Her hair is a cloud.
She looks exactly like what’s outside.
She’s the only air in this cabin, the only light.
“Nurse!” she yells, and I look back
over the sad heads, eggs in a carton,
faces pressed against
the mite-ridden blankets
and pillows they fought for,
and there she is, beaming.
“Nurse,” she says. “Where are we?”
I take her hand
and look out the window.
I scratch my head, smile
and say, “Somewhere
over Idunno.”
She’s the only passenger
who’s ever gotten that joke.
Up here, nearly everyone is miserable.
I count on small joys to get by.
The woman in 38C says, “Oh, Nurse!”
and the woman next to her
who probably thinks we’re somewhere
over Idaho, that wonderland of Hemingway
and golden potatoes,
rolls her eyes and bangs the computer keys
until the seatbelt sign goes on
and the captain says,
“We’ll be experiencing weather.”
which is what people say
instead of scary things like storm and turbulence
and pretty soon the plane is bouncing
and the woman with the computer
grips her armrest
while the old lady throws her arms up
like she’s on a roller coaster and yells,
“They should charge extra for this!”

Learning from Swifts

I wake this morning thinking of us all like Superman ripping off our ordinary clothes to display a huge L on our chest for Love.  I see our pumping hearts, pumping our path as we meet adversity and pain, always knowing the undercurrent of Love that carries us along.

I’ve been reading about the importance of sitting by a river, being with its movement, honoring beginning and movement to fall into a wider oceanic embrace.

I’m with these words of Sonia Sotomayor: 

But experience has taught me that you cannot value dreams according to the odds of their coming true.” 

Ah, and so I check in with my heart to know what to do.

This article by Helen Macdonald shows how we can follow the example of swifts to handle the challenges in our lives.  

Swifts have, of late, become my fable of community, teaching us about how to make right decisions in the face of oncoming bad weather.

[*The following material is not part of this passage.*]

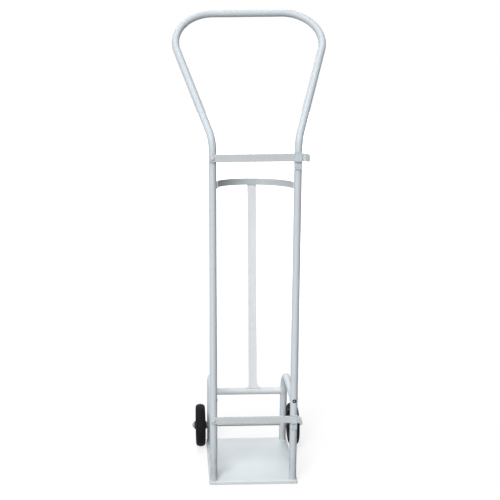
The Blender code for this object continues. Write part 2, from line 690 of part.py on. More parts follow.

They aren’t always cresting the atmospheric boundary layer at dizzying heights; most of the time they are living below it in thick and complicated air. That’s where they feed and mate and bathe and drink and are. But to find out about the important things that will affect their lives, they must go higher to survey the wider scene, and there communicate with others about the larger forces impinging on their realm.

You can read the whole article here:

https://www.nytimes.com/2020/07/29/magazine/vesper-flights.html

Voting in the U.S.

We have a man encouraging people to commit a felony by voting twice.  This man votes by mail.

Here is a guide on how to be sure your vote counts.

https://slate.com/news-and-politics/2020/08/2020-voting-guide.html?fbclid=IwAR1jaVt2RBf9vkHEmwDu2IYB-tX_HgA5mdLIjrBBUqMi4Npx39utp3Rw3oI

I’m sickened this morning by how the lies continue, by how a man is allowed to encourage violence. How is it he can’t be stopped?

I’m finding it challenging to stay on course.  I open my door and the world outside is filled with smoke.   It feels symbolic of what’s going on in the country in which I was born.